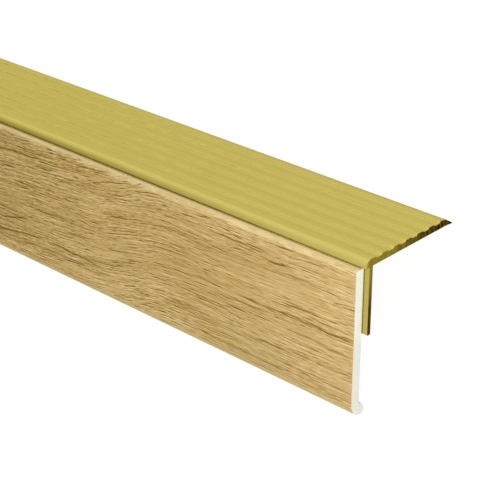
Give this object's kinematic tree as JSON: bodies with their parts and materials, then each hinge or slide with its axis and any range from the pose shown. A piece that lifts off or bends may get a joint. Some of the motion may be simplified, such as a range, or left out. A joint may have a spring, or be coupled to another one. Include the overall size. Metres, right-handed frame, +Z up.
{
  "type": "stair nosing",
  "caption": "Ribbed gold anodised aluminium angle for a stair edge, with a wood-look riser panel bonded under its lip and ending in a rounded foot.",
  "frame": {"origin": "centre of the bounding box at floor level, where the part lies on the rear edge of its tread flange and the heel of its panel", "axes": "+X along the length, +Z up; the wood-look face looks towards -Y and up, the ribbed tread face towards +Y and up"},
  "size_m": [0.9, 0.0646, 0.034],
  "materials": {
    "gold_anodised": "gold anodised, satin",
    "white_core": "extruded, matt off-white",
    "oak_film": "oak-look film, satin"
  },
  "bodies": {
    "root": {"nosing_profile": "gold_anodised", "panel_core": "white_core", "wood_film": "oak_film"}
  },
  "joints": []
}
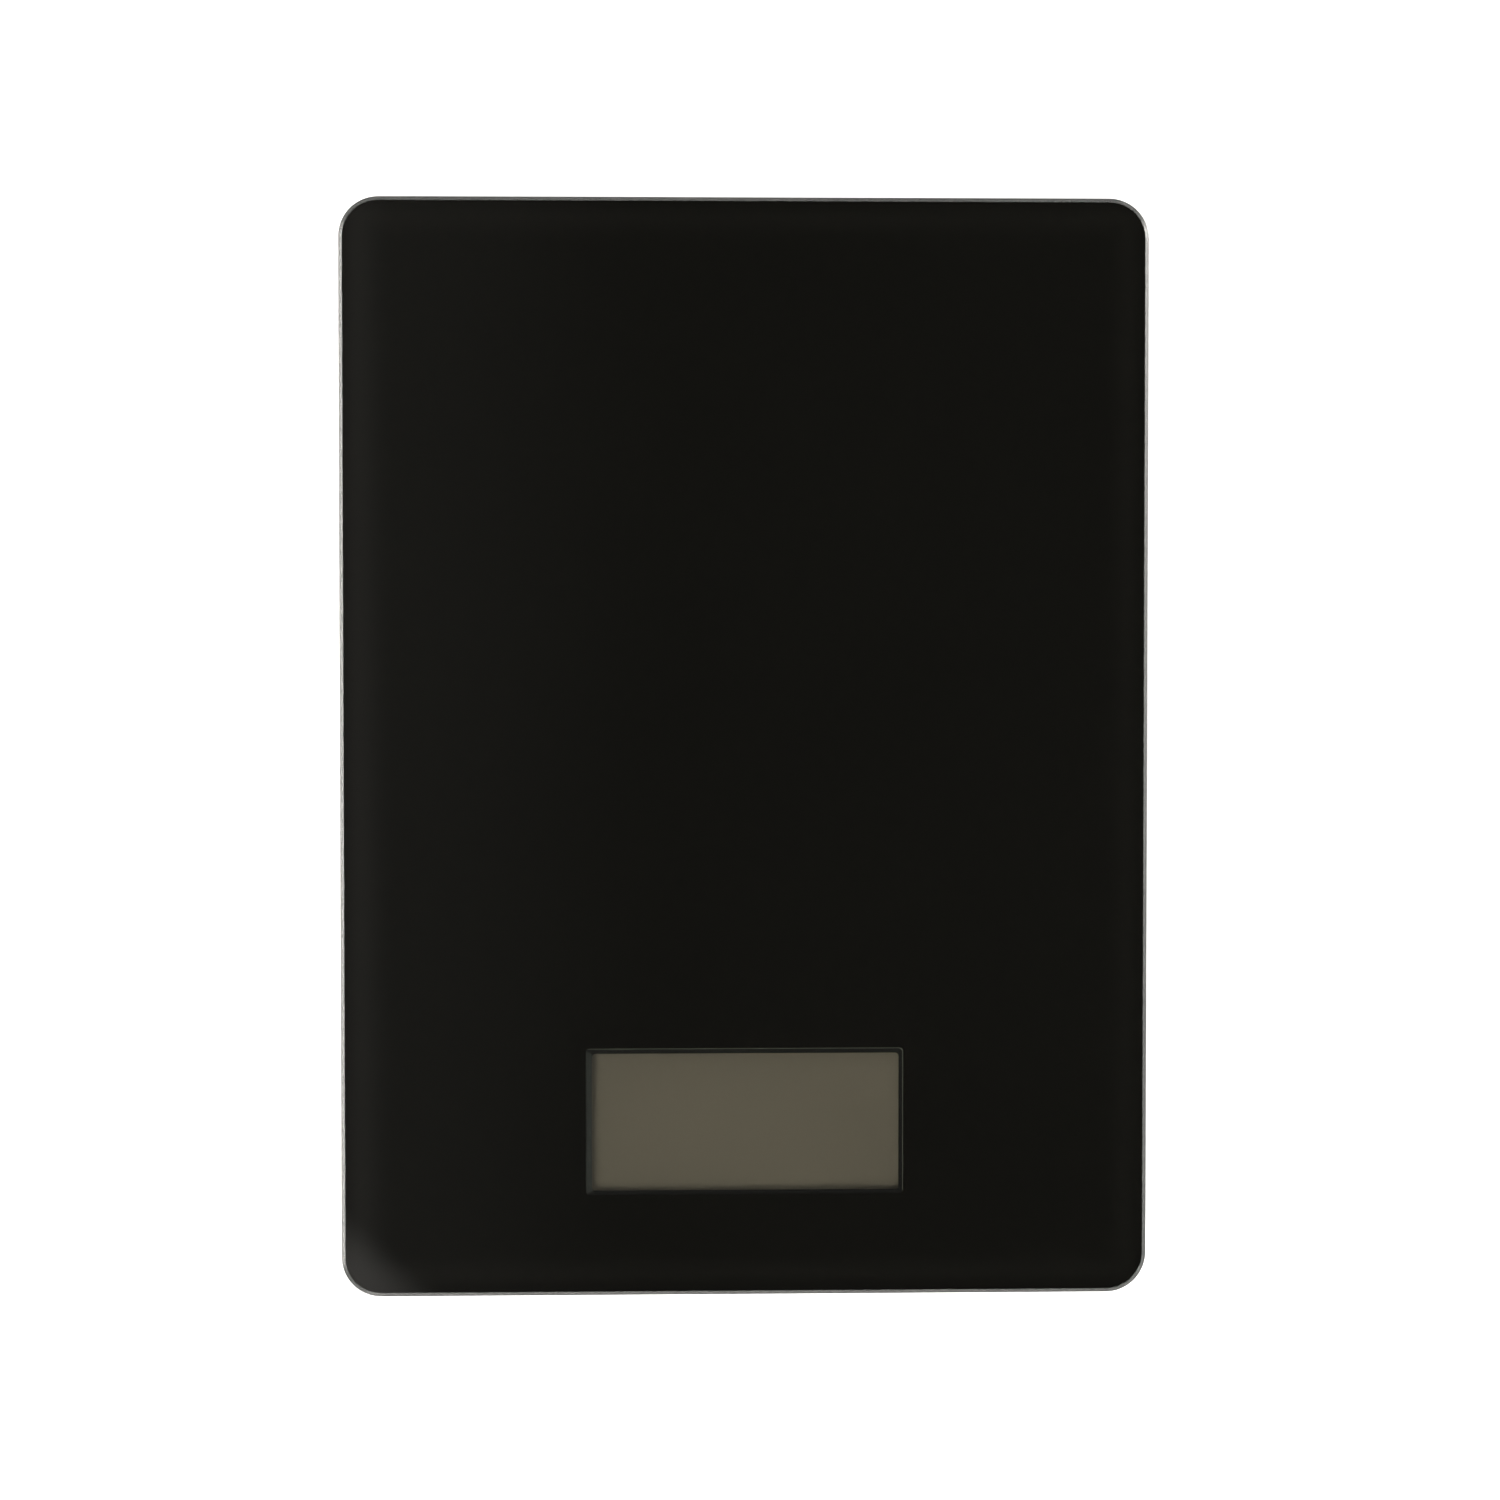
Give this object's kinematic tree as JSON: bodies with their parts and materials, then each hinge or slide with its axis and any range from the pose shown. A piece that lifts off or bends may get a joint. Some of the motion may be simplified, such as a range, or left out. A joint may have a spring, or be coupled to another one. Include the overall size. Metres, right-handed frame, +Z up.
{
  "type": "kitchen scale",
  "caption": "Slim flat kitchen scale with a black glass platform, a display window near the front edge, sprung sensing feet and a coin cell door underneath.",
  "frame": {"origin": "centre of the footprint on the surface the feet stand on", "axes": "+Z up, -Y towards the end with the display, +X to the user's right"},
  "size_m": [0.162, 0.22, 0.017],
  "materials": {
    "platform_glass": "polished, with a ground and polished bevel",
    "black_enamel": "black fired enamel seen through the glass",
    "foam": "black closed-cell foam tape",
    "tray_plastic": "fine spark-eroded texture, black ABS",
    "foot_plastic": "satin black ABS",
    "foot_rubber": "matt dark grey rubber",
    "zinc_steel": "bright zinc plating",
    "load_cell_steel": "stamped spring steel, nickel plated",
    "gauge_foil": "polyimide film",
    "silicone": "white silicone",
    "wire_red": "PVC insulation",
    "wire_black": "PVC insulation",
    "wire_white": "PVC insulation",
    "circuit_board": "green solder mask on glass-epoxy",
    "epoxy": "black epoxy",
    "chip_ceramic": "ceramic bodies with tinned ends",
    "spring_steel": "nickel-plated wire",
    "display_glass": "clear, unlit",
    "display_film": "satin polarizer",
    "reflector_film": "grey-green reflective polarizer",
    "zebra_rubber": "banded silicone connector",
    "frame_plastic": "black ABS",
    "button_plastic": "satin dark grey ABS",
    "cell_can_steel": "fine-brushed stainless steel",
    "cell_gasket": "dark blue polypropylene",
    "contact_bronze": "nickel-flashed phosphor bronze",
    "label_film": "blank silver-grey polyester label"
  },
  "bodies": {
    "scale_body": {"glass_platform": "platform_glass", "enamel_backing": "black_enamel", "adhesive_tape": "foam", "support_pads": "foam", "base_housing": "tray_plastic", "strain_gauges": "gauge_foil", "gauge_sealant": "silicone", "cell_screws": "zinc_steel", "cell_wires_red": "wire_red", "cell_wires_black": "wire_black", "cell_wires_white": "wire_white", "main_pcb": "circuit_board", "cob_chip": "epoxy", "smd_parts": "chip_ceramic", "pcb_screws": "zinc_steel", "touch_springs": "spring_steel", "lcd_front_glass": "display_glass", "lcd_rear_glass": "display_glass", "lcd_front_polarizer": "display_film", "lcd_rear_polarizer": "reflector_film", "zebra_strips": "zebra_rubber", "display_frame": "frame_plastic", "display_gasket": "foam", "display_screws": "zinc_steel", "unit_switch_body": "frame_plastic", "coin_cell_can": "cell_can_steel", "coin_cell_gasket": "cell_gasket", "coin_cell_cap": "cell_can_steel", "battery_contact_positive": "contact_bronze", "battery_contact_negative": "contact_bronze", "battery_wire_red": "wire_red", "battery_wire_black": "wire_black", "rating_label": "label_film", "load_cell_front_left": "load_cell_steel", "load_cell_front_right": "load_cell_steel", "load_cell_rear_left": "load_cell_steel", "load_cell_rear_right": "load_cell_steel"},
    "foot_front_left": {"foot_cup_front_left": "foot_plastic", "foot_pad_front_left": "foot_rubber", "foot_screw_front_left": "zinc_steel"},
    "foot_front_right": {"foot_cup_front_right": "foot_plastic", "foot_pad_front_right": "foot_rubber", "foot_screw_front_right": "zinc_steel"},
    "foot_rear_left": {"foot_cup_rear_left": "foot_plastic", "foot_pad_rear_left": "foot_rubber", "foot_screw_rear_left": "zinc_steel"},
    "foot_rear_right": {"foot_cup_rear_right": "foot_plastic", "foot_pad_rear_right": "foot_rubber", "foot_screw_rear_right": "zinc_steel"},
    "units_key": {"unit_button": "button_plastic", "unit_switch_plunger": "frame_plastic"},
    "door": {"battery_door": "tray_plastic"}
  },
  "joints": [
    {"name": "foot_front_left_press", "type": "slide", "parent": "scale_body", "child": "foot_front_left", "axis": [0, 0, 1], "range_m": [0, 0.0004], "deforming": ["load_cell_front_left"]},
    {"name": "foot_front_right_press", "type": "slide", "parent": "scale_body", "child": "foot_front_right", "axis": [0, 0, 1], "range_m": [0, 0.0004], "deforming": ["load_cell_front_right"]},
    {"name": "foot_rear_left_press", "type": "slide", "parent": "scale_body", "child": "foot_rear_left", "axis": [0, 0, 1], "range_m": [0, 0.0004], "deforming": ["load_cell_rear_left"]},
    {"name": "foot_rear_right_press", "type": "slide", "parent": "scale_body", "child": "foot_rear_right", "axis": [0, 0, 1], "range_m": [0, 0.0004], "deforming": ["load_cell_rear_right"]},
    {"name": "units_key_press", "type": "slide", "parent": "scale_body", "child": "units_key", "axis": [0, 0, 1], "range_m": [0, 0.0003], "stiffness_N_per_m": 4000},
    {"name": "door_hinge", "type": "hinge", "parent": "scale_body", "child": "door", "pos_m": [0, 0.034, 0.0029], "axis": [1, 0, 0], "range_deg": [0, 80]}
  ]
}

========

* [Your goal]
Please output every record, keeping each line exact.

* [Reply]
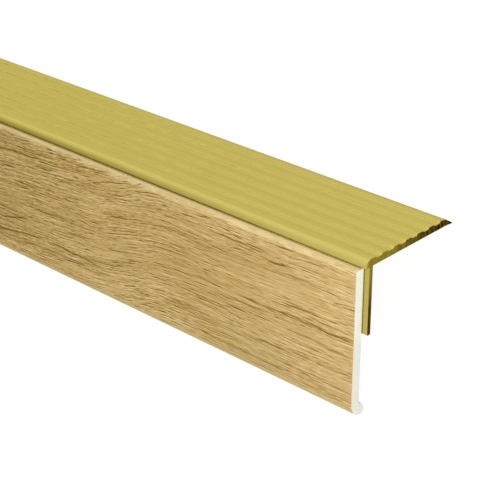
Give this object's kinematic tree as JSON: bodies with their parts and materials, then each hinge or slide with its axis and any range from the pose shown. A piece that lifts off or bends may get a joint. Some of the motion may be simplified, such as a range, or left out. A joint may have a spring, or be coupled to another one. Include the overall size. Metres, right-handed frame, +Z up.
{
  "type": "stair nosing",
  "caption": "Ribbed gold anodised aluminium angle for a stair edge, with a wood-look riser panel bonded under its lip and ending in a rounded foot.",
  "frame": {"origin": "centre of the bounding box at floor level, where the part lies on the rear edge of its tread flange and the heel of its panel", "axes": "+X along the length, +Z up; the wood-look face looks towards -Y and up, the ribbed tread face towards +Y and up"},
  "size_m": [0.9, 0.0646, 0.034],
  "materials": {
    "gold_anodised": "gold anodised, satin",
    "white_core": "extruded, matt off-white",
    "oak_film": "oak-look film, satin"
  },
  "bodies": {
    "root": {"nosing_profile": "gold_anodised", "panel_core": "white_core", "wood_film": "oak_film"}
  },
  "joints": []
}
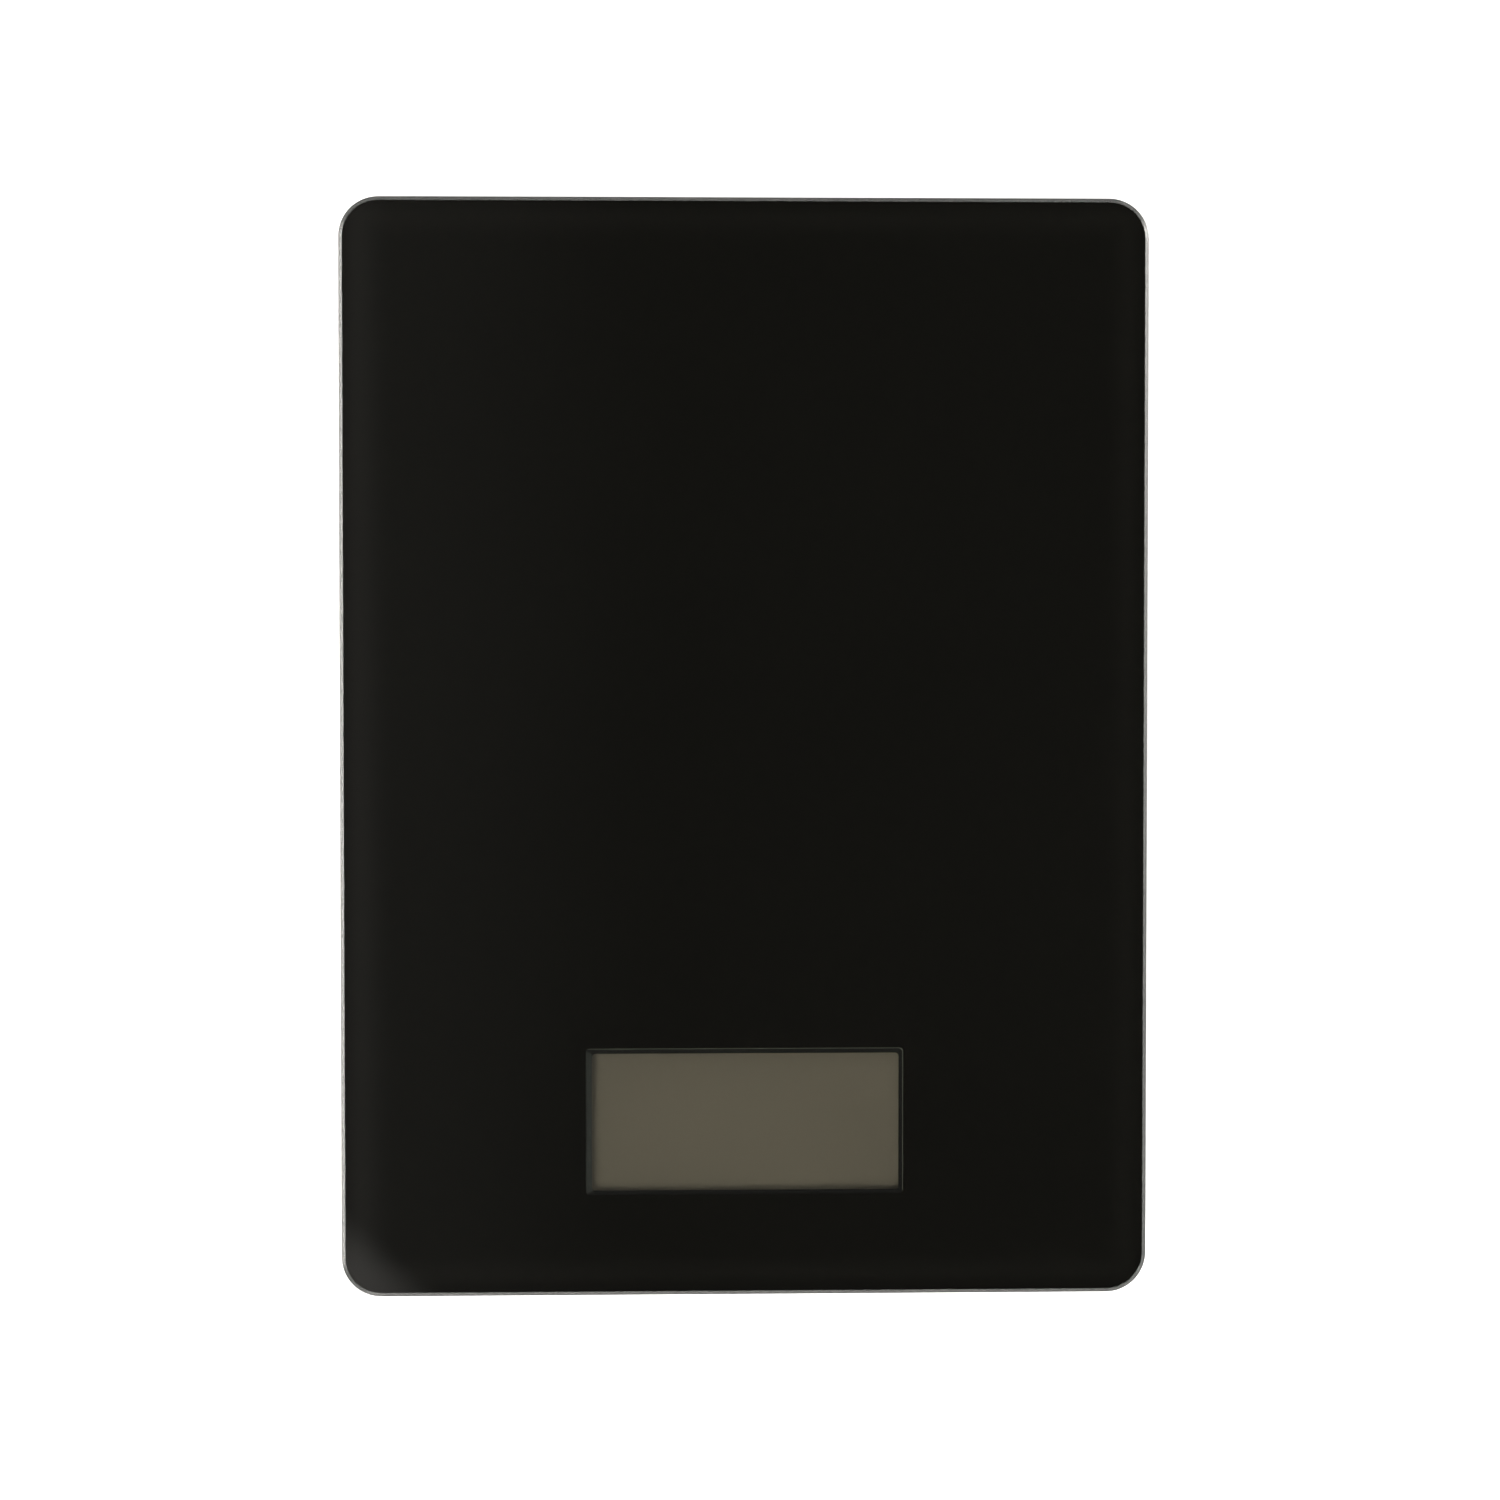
Give this object's kinematic tree as JSON: bodies with their parts and materials, then each hinge or slide with its axis and any range from the pose shown. A piece that lifts off or bends may get a joint. Some of the motion may be simplified, such as a range, or left out. A joint may have a spring, or be coupled to another one. Include the overall size. Metres, right-handed frame, +Z up.
{
  "type": "kitchen scale",
  "caption": "Slim flat kitchen scale with a black glass platform, a display window near the front edge, sprung sensing feet and a coin cell door underneath.",
  "frame": {"origin": "centre of the footprint on the surface the feet stand on", "axes": "+Z up, -Y towards the end with the display, +X to the user's right"},
  "size_m": [0.162, 0.22, 0.017],
  "materials": {
    "platform_glass": "polished, with a ground and polished bevel",
    "black_enamel": "black fired enamel seen through the glass",
    "foam": "black closed-cell foam tape",
    "tray_plastic": "fine spark-eroded texture, black ABS",
    "foot_plastic": "satin black ABS",
    "foot_rubber": "matt dark grey rubber",
    "zinc_steel": "bright zinc plating",
    "load_cell_steel": "stamped spring steel, nickel plated",
    "gauge_foil": "polyimide film",
    "silicone": "white silicone",
    "wire_red": "PVC insulation",
    "wire_black": "PVC insulation",
    "wire_white": "PVC insulation",
    "circuit_board": "green solder mask on glass-epoxy",
    "epoxy": "black epoxy",
    "chip_ceramic": "ceramic bodies with tinned ends",
    "spring_steel": "nickel-plated wire",
    "display_glass": "clear, unlit",
    "display_film": "satin polarizer",
    "reflector_film": "grey-green reflective polarizer",
    "zebra_rubber": "banded silicone connector",
    "frame_plastic": "black ABS",
    "button_plastic": "satin dark grey ABS",
    "cell_can_steel": "fine-brushed stainless steel",
    "cell_gasket": "dark blue polypropylene",
    "contact_bronze": "nickel-flashed phosphor bronze",
    "label_film": "blank silver-grey polyester label"
  },
  "bodies": {
    "scale_body": {"glass_platform": "platform_glass", "enamel_backing": "black_enamel", "adhesive_tape": "foam", "support_pads": "foam", "base_housing": "tray_plastic", "strain_gauges": "gauge_foil", "gauge_sealant": "silicone", "cell_screws": "zinc_steel", "cell_wires_red": "wire_red", "cell_wires_black": "wire_black", "cell_wires_white": "wire_white", "main_pcb": "circuit_board", "cob_chip": "epoxy", "smd_parts": "chip_ceramic", "pcb_screws": "zinc_steel", "touch_springs": "spring_steel", "lcd_front_glass": "display_glass", "lcd_rear_glass": "display_glass", "lcd_front_polarizer": "display_film", "lcd_rear_polarizer": "reflector_film", "zebra_strips": "zebra_rubber", "display_frame": "frame_plastic", "display_gasket": "foam", "display_screws": "zinc_steel", "unit_switch_body": "frame_plastic", "coin_cell_can": "cell_can_steel", "coin_cell_gasket": "cell_gasket", "coin_cell_cap": "cell_can_steel", "battery_contact_positive": "contact_bronze", "battery_contact_negative": "contact_bronze", "battery_wire_red": "wire_red", "battery_wire_black": "wire_black", "rating_label": "label_film", "load_cell_front_left": "load_cell_steel", "load_cell_front_right": "load_cell_steel", "load_cell_rear_left": "load_cell_steel", "load_cell_rear_right": "load_cell_steel"},
    "foot_front_left": {"foot_cup_front_left": "foot_plastic", "foot_pad_front_left": "foot_rubber", "foot_screw_front_left": "zinc_steel"},
    "foot_front_right": {"foot_cup_front_right": "foot_plastic", "foot_pad_front_right": "foot_rubber", "foot_screw_front_right": "zinc_steel"},
    "foot_rear_left": {"foot_cup_rear_left": "foot_plastic", "foot_pad_rear_left": "foot_rubber", "foot_screw_rear_left": "zinc_steel"},
    "foot_rear_right": {"foot_cup_rear_right": "foot_plastic", "foot_pad_rear_right": "foot_rubber", "foot_screw_rear_right": "zinc_steel"},
    "units_key": {"unit_button": "button_plastic", "unit_switch_plunger": "frame_plastic"},
    "door": {"battery_door": "tray_plastic"}
  },
  "joints": [
    {"name": "foot_front_left_press", "type": "slide", "parent": "scale_body", "child": "foot_front_left", "axis": [0, 0, 1], "range_m": [0, 0.0004], "deforming": ["load_cell_front_left"]},
    {"name": "foot_front_right_press", "type": "slide", "parent": "scale_body", "child": "foot_front_right", "axis": [0, 0, 1], "range_m": [0, 0.0004], "deforming": ["load_cell_front_right"]},
    {"name": "foot_rear_left_press", "type": "slide", "parent": "scale_body", "child": "foot_rear_left", "axis": [0, 0, 1], "range_m": [0, 0.0004], "deforming": ["load_cell_rear_left"]},
    {"name": "foot_rear_right_press", "type": "slide", "parent": "scale_body", "child": "foot_rear_right", "axis": [0, 0, 1], "range_m": [0, 0.0004], "deforming": ["load_cell_rear_right"]},
    {"name": "units_key_press", "type": "slide", "parent": "scale_body", "child": "units_key", "axis": [0, 0, 1], "range_m": [0, 0.0003], "stiffness_N_per_m": 4000},
    {"name": "door_hinge", "type": "hinge", "parent": "scale_body", "child": "door", "pos_m": [0, 0.034, 0.0029], "axis": [1, 0, 0], "range_deg": [0, 80]}
  ]
}